The ground shifts a bit when you see that.  Is this really fishing?  By the time this gospel was written the image of fishing was the image for the pastoral mission of the church.  In Luke 5 Jesus tells Peter he will be a fisher of men.  So perhaps what we have here is a picture of the church trying to do that:  adrift in a tough, dark world, trying to draw people in. And indeed it was dark and difficult for the early church and John’s church in particular. This fairly diverse bunch of disciples are trying their best and are certainly keeping together.  But the drawing in of the nations, which is supposed to be their job – our job – is simply not happening.

But as dawn breaks – notice that – someone stands on the sea shore.  He calls to them, calling them children, and asking about the fishing.  The question is unnecessary.  He knows the answer.  He has been there all night too.  “Cast the net to the other side,” he says.  They do.  And it fills with fish, so many they they can’t pull it in.  They are overwhelmed by the abundant, disruptive generosity of God.

And then notice something here that goes on between Peter and the Beloved disciple.  This chapter is written round a kind of interplay between Peter and the Beloved disciple.  (We only have part of the chapter here). The Beloved disciple in this gospel (and perhaps it’s Lazarus, but we can only guess) has a close relationship with Jesus.  The image suggests someone of prayer and reflection, who has eyes open to the deeper things.  Peter is the man of action, always impulsive.  But he turns to the other man. The Beloved disciple knows: “It is the Lord.”  And Peter, who is naked, puts on clothes and dives into the water.  You might have expected the reverse here – taking off some clothes in order to swim.  But perhaps this is the nakedness, the rawness that comes with leadership in tough times.  When you know you must account for your failure, you dress yourself up as best you can.  And then there is the water.  Water in the NT is always associated with baptism.   Here the baptism of loneliness and strain that leadership always involves.
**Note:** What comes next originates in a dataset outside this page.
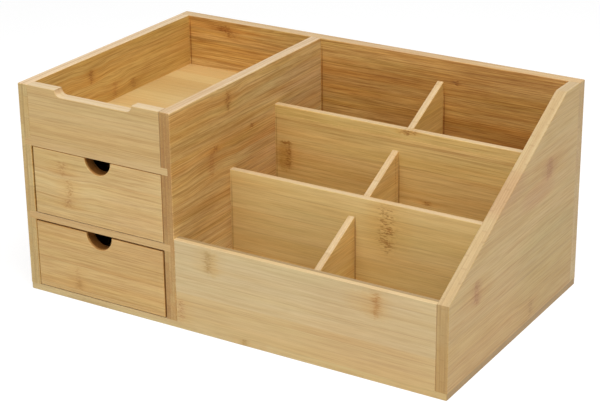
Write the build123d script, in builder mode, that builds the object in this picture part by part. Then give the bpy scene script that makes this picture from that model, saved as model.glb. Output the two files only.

So Peter, alone, swims to the shore, and they all follow in the boat, dragging the net as best they can.  Jesus says“Come and have breakfast.”  A fire burns brightly.  And what is laid out for them is this, this that we share this morning: this Eucharistic feast. “Jesus takes the bread and gives it to them……”. 

We can do nothing in a dark and troubled world without Jesus.  We have our plans of course.  Our faithfulness is not in question.  We have laboured all night, never giving up..  But they forgot – we forget – the living, ever present Christ, watching on the shoreline.  We can do nothing without recognising him.  Nothing without the unexpected, counterintuitive inspiration that he alone gives.   And nothing without the empowerment that comes from this that we do this morning: sharing the broken bread and the wine outpoured, the meal we share with Him.  And there is such a human touch here in the way John tells us that the disciples know it is the Lord, yet dare not ask him if it is true.  It’s exactly the experience of faith.  Our endlessly questioning minds challenge the deeper, better, instinctive perception of reality.  This passage is saying that the resurrection life is about learning to trust the insight of faith.

And then the encounter with Peter.   Three times, because three betrayals.  But the transformative thing here is that repeated “Feed my sheep.”    You remember that in this Gospel Jesus washed the disciples feet in the upper room.  It’s an acting out of the love that is to be poured out on the cross the next day.  And Peter at first refuses.  Jesus has to insist.  Because each of us has to accept that we are loved – that much loved by God.  We can only love because we are first loved.  Generously, prodigally loved by God who never counts the cost. Accepting our need for love is the first step in our transformation.

But now there is another lesson in love.  We must understand: the nature of God’s love is precisely what we saw on the cross: it gives itself.  It ceaselessly flows outwards to the world. We can never keep it to ourselves.  Feed my sheep, care for others, is the essence of this love we are given.

300 years after this was written, a group of theologians in eastern Turkey, in Cappadocia, worked out our doctrine of the Trinity.  They were some of the best minds the church has ever had.  And they gave us our definition of God as Father, Son and Spirit, but one God.   Sure, its a bit complicated, and its not helped by that fact that the word we translate as “person” does not, in Greek, quite mean that at all.  But what really matters here is that they saw the Trinity as an out-pouring of love.  God the Father pours God’s self in self-emptying love into the Son, who pours himself into the Spirit, who pours herself back to the Father.  And they called this a perichoresis, a round dance of joyous self emptying love.

That’s what Peter, Paul and we are invited into.   We love because we are loved by the joyous generative, disruptive love of the Trinity.  And our task is to call the world into that same dance of love.  The Christian faith is the key to happiness, happiness shared – feed my sheep.   An invitation into the joyous dance of creation.  No wonder the leaves of the trees are so wondrously green.